Bunun tek geçerli nedeni olabilir: Kişiye özel ilâçlarda üretici firmanın kasıtlı olarak istenmedik maddeleri ilâca katması… Bu mümkündür. Burada yerel üretimlerin önemi ise giderek artmıştır. Gelinen noktada nanoteknoloji ve dijital dönüşümün güvenilir, yerli ve millî olması zorunlu hâl şeklinde kabul edilmiştir.

Seyir

Marifetten yoksun insan, kendisinden uzağa düşmüş demektir. “An”, sadece ve sadece marifetin “hâl” seviyelerindeyken seyredilir. 

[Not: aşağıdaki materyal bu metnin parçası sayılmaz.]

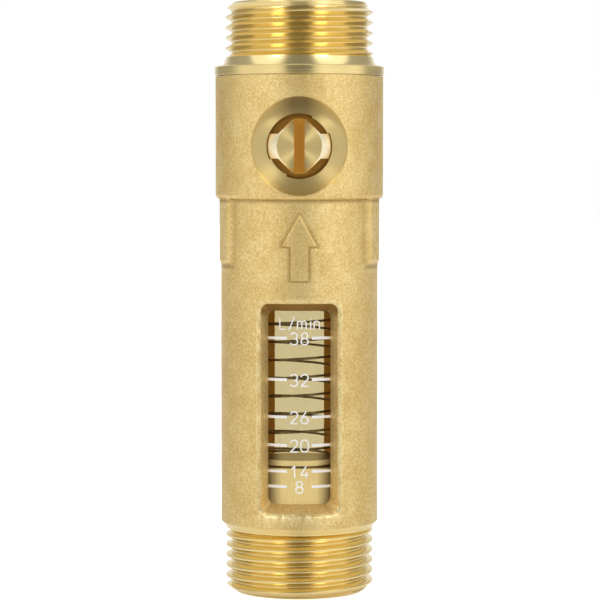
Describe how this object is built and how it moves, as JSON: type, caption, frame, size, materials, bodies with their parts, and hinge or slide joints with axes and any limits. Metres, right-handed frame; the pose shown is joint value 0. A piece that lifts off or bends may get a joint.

Hakikate kalben yönelen kişi, fikrî olarak yoğunlaşmalı, zihnini bu uğurda meşgul etmeli ve muhakeme kabiliyetini içselleştirmelidir. Çünkü vicdan, akıldan daha eftâldir.

İrâdeli kişilik, olgun bir zihin yapısı, tercih edilir his dünyası ve lâtif duyuların aşikârlığı, vicdanın sesidir. Vicdanın susması, marifeti de yok eder. Marifetsiz insan, “düşmüş” insandır. Düşmüş insansa İslâm Medeniyeti’ni inşâ edemez.

Özde ısrar edemeyen, sözde kalır. Diğer bir ifadeyle, söz kördür, insana yol gösterense idrak eylemidir. İlim, sabır, kanaat ve hakkaniyet ölçüsündeki marifet çemberi ise insanı şah eyler.